I go to the Santa Barbara Zoo, a modest area of 55 acres which you are able to see entirely in one morning without difficulty.  I see some wonderful animals.  My lasting impressions are of the two leopards, an Amur Leopard and a Snow Leopard, in separate areas, both large cats and beautiful.  They are both larger than expected, the size of mountain lions, and with padded feet.  The snow leopard is white with soft brown spots and has a huge, thick tail.  The Amur Leopard has beautiful jade eyes and is eating grass he can find, like a house cat.  The ring tailed lemur watches me closely with his orange eyes, reminding me of Fiji, my Siamese cat, for some reason.  The male  and the female Lemurs are hugging each other.  It is great to be able to have real communication which I feel with the Lemur, eye to eye.  I also have contact with one of the the giraffes, which we are allowed to feed at 2:00.   At the sound of the dinner bell, they start walking to the feeding place where children (and me) pay a dollar to buy a biscuit and feed it to them with your palm.  I am lingering, and one of the giraffes pauses on the way, staring at me, as if to say, “get going, buy me a biscuit, see you there.”  I think he is a very intelligent animal.  But, the most spectacular animal is the white gibbon, who hangs from high branches, a hundred feet up, by one arm and lets out loud high-pitched “caw” s that bring spectators from all over the zoo.  He is doing effortless acrobatics, like a circus performer.  He is like a small person in his proportions, but furry, and is overall very human like in his behavior.

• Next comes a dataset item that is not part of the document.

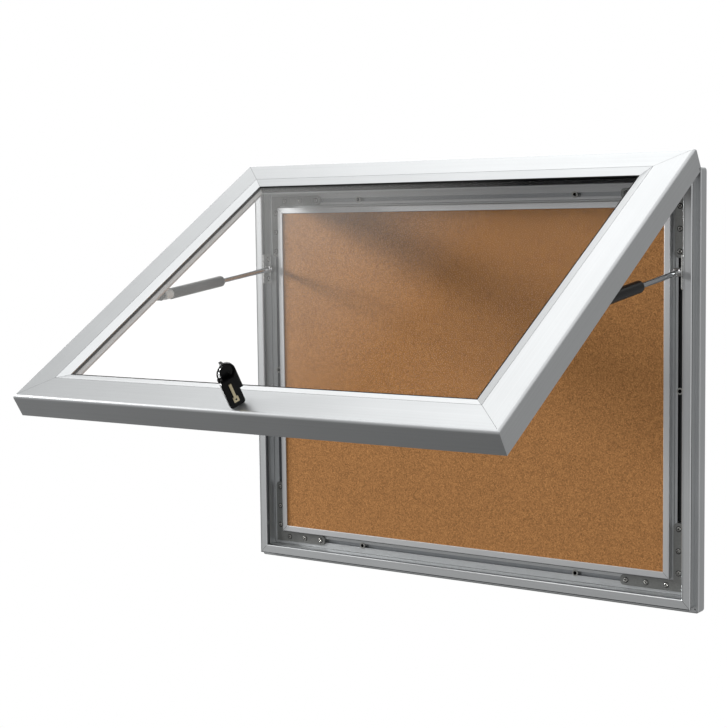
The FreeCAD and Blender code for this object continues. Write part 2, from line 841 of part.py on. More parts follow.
def make_door_frame():
    for side in FRAME_TURNS:
        name = f"door_{side}_rail" if side in ("bottom", "top") else f"door_{side}_stile"
        length = side_length(side, DOOR_WIDTH, DOOR_HEIGHT)
        start = S["hinge_depth"] - S["door_rear"] if side == "top" else Size(0, "0")
        body = member(name, length, *door_section(start))
        if side == "top":
            hinge_hook(body, length)
        mitre(body, length, S["door_frame_width"])
        if side in ("left", "right"):
            top_end = {"left": -1, "right": 1}[side]
            relieve_stile(body, length, top_end)
            places = [((length / 2 - drop) * top_end, inset) for drop, inset in foot_screws()]
            hole_row(body, "foot_holes", "XZ_Plane", S["door_frame_rear"] + S["door_wall"], places,
                     S["screw_radius"] + S["fit_gap"], S["door_wall"] + OVERCUT)
        if side == "bottom":
            sketch = sketch_on(body, f"{name}_lock_hole", "XZ_Plane")
            circle(sketch, S["lock_offset"], S["lock_inset"], S["lock_radius"] + S["fit_gap"])
            pocket(body, sketch)
        node(name, body, *DOOR_FRAME, *frame_place(side, DOOR_WIDTH, DOOR_HEIGHT))


def door_panel(name, inset, start, thickness):
    """A rectangle that keeps one inset from the door's outer edges."""
    half_x, half_z = DOOR_WIDTH / 2 - inset, DOOR_HEIGHT / 2 - inset
    return slab(name, (-half_x, half_x), (-(start + thickness), -start), (-half_z, half_z))


def door_loop(name, inset, width, start, thickness):
    """A rectangular loop of one width."""
    outer = door_panel(f"{name}_outer", inset, start, thickness)
    inner = door_panel(f"{name}_inner", inset + width, start - OVERCUT, thickness + 2 * OVERCUT)
    return cut(name, outer, inner)


def make_glazing():
    seat = S["door_thickness"] - S["door_bevel_drop"] - S["glazing_lip"]
    pane_start = seat - S["pane_thickness"]
    edge = S["door_frame_width"] - S["pane_cover"]
    node("door_pane", door_panel("door_pane", edge, pane_start, S["pane_thickness"]), *DOOR_FRAME)
    rear = S["door_frame_rear"] + S["door_wall"]
    inset = S["door_frame_width"] - S["glazing_depth"] + S["gasket_clearance"]
    width = S["glazing_depth"] - 2 * S["gasket_clearance"]
    node("glazing_gasket", door_loop("glazing_gasket", inset, width, rear, pane_start - rear), *DOOR_FRAME)
    seal_start = S["door_frame_rear"] - S["seal_thickness"]
    node("door_seal", door_loop("door_seal", S["seal_inset"], S["seal_width"], seal_start,
                                S["seal_thickness"]), *DOOR_FRAME)


def door_corner_place(corner):
    x_side, z_side, angle = CORNERS[corner]
    return [move(x=DOOR_WIDTH / 2 * x_side, z=DOOR_HEIGHT / 2 * z_side), turn("Y", angle)]


def make_door_cleats():
    """Hidden angles that join the door's mitres."""
    gap = S["cleat_gap"]
    near = S["door_skirt"] + gap
    rear = S["door_frame_rear"] + S["door_wall"] + gap
    front = S["door_thickness"] - S["door_edge_radius"] - gap
    far = near + S["bracket_width"]
    reach = near + S["door_cleat_leg"]
    cleats = []
    for corner in CORNERS:
        level = slab(f"door_cleat_{corner}_level", (near, reach), (-front, -rear), (near, far))
        upright = slab(f"door_cleat_{corner}_upright", (near, far), (-front, -rear), (near, reach))
        cleats.append(place(fuse(f"door_cleat_{corner}", level, upright), *door_corner_place(corner)))
    node("door_corner_cleats", group("door_corner_cleats", cleats), *DOOR_FRAME)


# Gas struts. Each is drawn along +Z from its pivot on the case and then laid along its line.

STRUT_X = WIDTH / 2 - S["strut_inset"]
PIVOT_Z = HEIGHT / 2 - S["strut_case_drop"]
PIVOT_Y = -S["strut_case_depth"]
DOOR_PIVOT_Z = DOOR_HEIGHT / 2 - S["strut_door_drop"]
DOOR_PIVOT_Y = -(S["door_rear"] - S["strut_door_rear"])
ARM_Y, ARM_Z = DOOR_PIVOT_Y + S["hinge_depth"], DOOR_PIVOT_Z - HINGE_Z
OPEN_COS, OPEN_SIN = cosine(S["open_angle"]), sine(S["open_angle"])
OPEN_Y = ARM_Y * OPEN_COS + ARM_Z * OPEN_SIN - S["hinge_depth"]
OPEN_Z = ARM_Z * OPEN_COS - ARM_Y * OPEN_SIN + HINGE_Z
LINE_Y, LINE_Z = OPEN_Y - PIVOT_Y, OPEN_Z - PIVOT_Z
STRUT_LENGTH = root(LINE_Y * LINE_Y + LINE_Z * LINE_Z)
STRUT_ANGLE = heading(LINE_Z, -LINE_Y)
CYLINDER_END = STRUT_LENGTH - S["strut_eye_reach"]
CYLINDER_START = CYLINDER_END - S["strut_cylinder_length"]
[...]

The other spectacular animals are the male lion, with his massive head and mane, but otherwise medium sized body.  The head is massive and square.  But, the paw he licks is something to behold.  It is huge and by weight alone could hold a person down.  The silverback lowland gorilla is massive and human in his behavior, rather shy, sitting alone in the shade below the viewing window, and averting his eyes whenever I look at him directly.  He appears benevolent.  He is, despite his shyness, curious about people.  The black-beaked swan with her whistle noise is rather personable.   I leave the zoo with a few concerns.   The silverback seems lonely to me.  The Amur and snow leopards are also alone, unlike the lemurs, lions, elephants, gibbons, etc.   Zoos, to me, are a bit sad.  As I leave, in my mind I bring up the image of Kokoshka’s “The Hunt,” with two Chinese hunters wearing conical hats and armed with spears chasing a beautiful deer, which is in mid-jump.  The humans have skeleton faces.  The humans clearly lack the elegance of the animals.  They are on a higher order.

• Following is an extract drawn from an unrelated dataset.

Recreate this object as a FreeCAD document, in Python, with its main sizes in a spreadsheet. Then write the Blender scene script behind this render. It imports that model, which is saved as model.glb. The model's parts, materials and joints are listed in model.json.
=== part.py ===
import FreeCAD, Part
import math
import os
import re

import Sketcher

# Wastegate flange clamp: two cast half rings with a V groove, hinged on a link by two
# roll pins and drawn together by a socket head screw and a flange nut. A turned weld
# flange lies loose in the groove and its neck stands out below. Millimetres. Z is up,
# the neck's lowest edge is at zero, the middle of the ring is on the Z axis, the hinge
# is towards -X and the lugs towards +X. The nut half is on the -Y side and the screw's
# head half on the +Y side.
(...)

I have coffee at The Habit hamburger stand, a sidewalk stand with wire metal chairs, on the main street, State Street.  Across the street are the typical boutiques, Urban Outfitters, Starbucks, a bicycle shop, mountain climbing store, and women’s boutique called “Gossip.”   Further down are the main stores, Nordstroms, Macys and Saks, in arcades.   An electric trolley goes by quietly.   Buildings across the street are all connected by a common cornice of red tile.   They are of the same motif, by ordinance, Spanish Colonial, of tan stucco, with wrought iron railings on balconies and arched porticos, “arcos” in Spanish.   The architecture is California in 1925.  The palms lining the street don’t hurt.  I am looking forward to evening, walking the beach, listening to the waves rolling softly ashore, going out on the pier and looking out at the stars and city lights on the mountainside.

I realize after a few days that it is not just the beach and ocean I am coming for, it is also the California culture, the Asian and Hispanic presence, the relaxing and healthy atmosphere, the tropical vegetation, the string of green hills which run along the coast, Highway One skirting the ocean, the cloudless blue skies and warm weather, and seagulls, and fresco colors, and good Mexican and sea food, and manicured gardens and immaculate, clean streets.  Everything, even the freeways, are done right, thought out in advance with an eye for the aesthetic.  There is the easy happiness of the people and the palms and lushness of orchards.  Wine country is just up the road.

But, after a few days, and missing my wife, I find myself back on I-15, my ribbon of asphalt running north, direct from Los Angeles to Helena, 1,200 miles, passing through Vegas and an In and Out Burger, and then through Southern Utah in the night, the big dipper hanging outside to the west in the dark night, bright and clear, then overnight in Salt Lake, and on to Pocatello, and Montana the next morning, into the beautiful snow topped lavender and purple mountain landscape.  I honk the horn at Monida Pass as I enter Montana.

I am listening to Grant’s Memoirs on tape,  a perfect bookend for the Civil War tape on Lincoln on the way down.   Grant said the Civil War, rebellion he called it, was perhaps punishment for having pursued an unjust war with Mexico, which we provoked.  He originally felt that war could have been avoided through diplomacy, to assuage Southern feelings and dampen emotions over the slavery issue.  He came to realize, however, that the adage that a “nation can not exist half slave and half free” had value to it.  America, without union and the abolition of slavery, would have remained weak and divided, more a loose federation without a real central core, like Mexico at the time, which became prey to Britain, France, and Spain after independence (Maximilian’s imposition).  Grant came to feel that the original contract, whereby the south would join the union against Britain if slavey was not made an issue, was naturally abrogated by the passage of time and by change.  The Union was no longer thirteen states.  The old contract was no longer realistic, with the midwest, Florida, Texas, etc. all added to the Union.  But, he agreed with Lincoln that it was important to put the war behind them after Appamatox and build for a future with the South included.  He had only two conditions for Lee’s surrender, lay down arms and an end to slavey.  Grant knew what had to be done.  He always though ahead.  He lost 40,000 killed and wounded between May and June, 1864 (Wilderness to Cold Harbor), but he had a system in place for automatic replacements.  He had the big picture in mind at all times.